Over and out, George Carlin
Friday, June 20, 2008
Vlad Guerrero prepares to slap the shit out of a baseball while 3000 miles away the Lakers lose to the Celtics by 6 touchdowns!
It's getting hot around here. Real hot. The prostitutes in the neighborhood are wearing less with each passing day. By the end of the week I'm sure they'll be naked. But that's good for business. You don't have to rely on your personality so much. Just balance.
But I won't get to see any of that because I'm going to Boston and New York this week where it will be hotter. It'll be nice to walk around a pulsating concrete armpit. I'm going to check out Nik Freitas in Boston and the David Byrne "Musical Building" in Battery Park. We'll see how much patience I have for standing in line to make sounds on the plumbing of a hundred year old building.

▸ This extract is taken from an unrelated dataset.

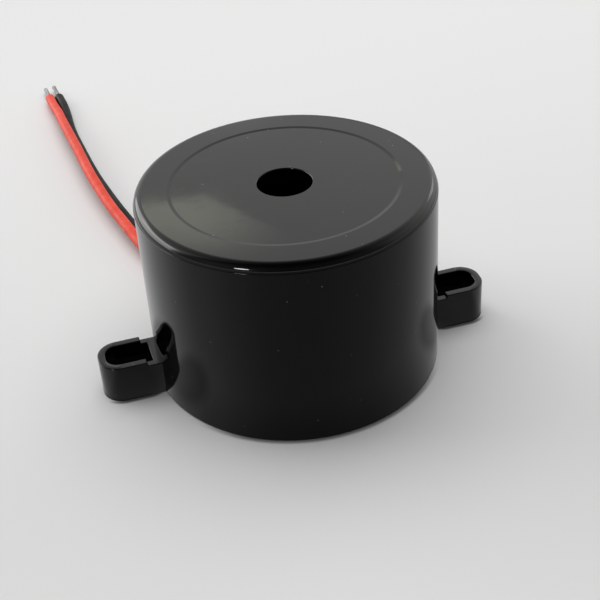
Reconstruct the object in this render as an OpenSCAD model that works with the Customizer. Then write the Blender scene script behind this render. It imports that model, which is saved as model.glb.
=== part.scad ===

If you see me, bring me a dry shirt.
Thursday, June 5, 2008
Wednesday, June 4, 2008
In the late Spring of 1987 I was five years old. I'd have to wait for the World Series before turning six. My visits to Boston Garden usually featured acrobats and ice capades. The people on the floor were not making millions of dollars throwing things into hoops. They were performing lutzes in over-sized Minnie Mouse costumes or making union scale shoveling elephant shit for two shows a day.
Now 21 years later I am 3000 miles across the tundra. I see the Staples Center and all it's silvery, corporate-sponsored glory every time I go off to make a little money with my own shovel. And the Forum, now paying most of its bills as a church, is within walking distance of my apartment.
So as a man of dual citizenship it is hard to choose a side. In Boston I relished my snow days and changing seasons. But I've lived in California now almost half my life. When I came to California Olajuwon was busy winning jewelry in Houston. Now they've made a statue of him.
But I'm no idiot. I'm endorsing the purple and gold. You think I want to be threatened at my local taqueria for wearing green shoes? Do you think I want to find my car upended and torched? Do you think I want to sleep outside by the hose in case fire erupts? No, no. I'll wait til the Fourth of July.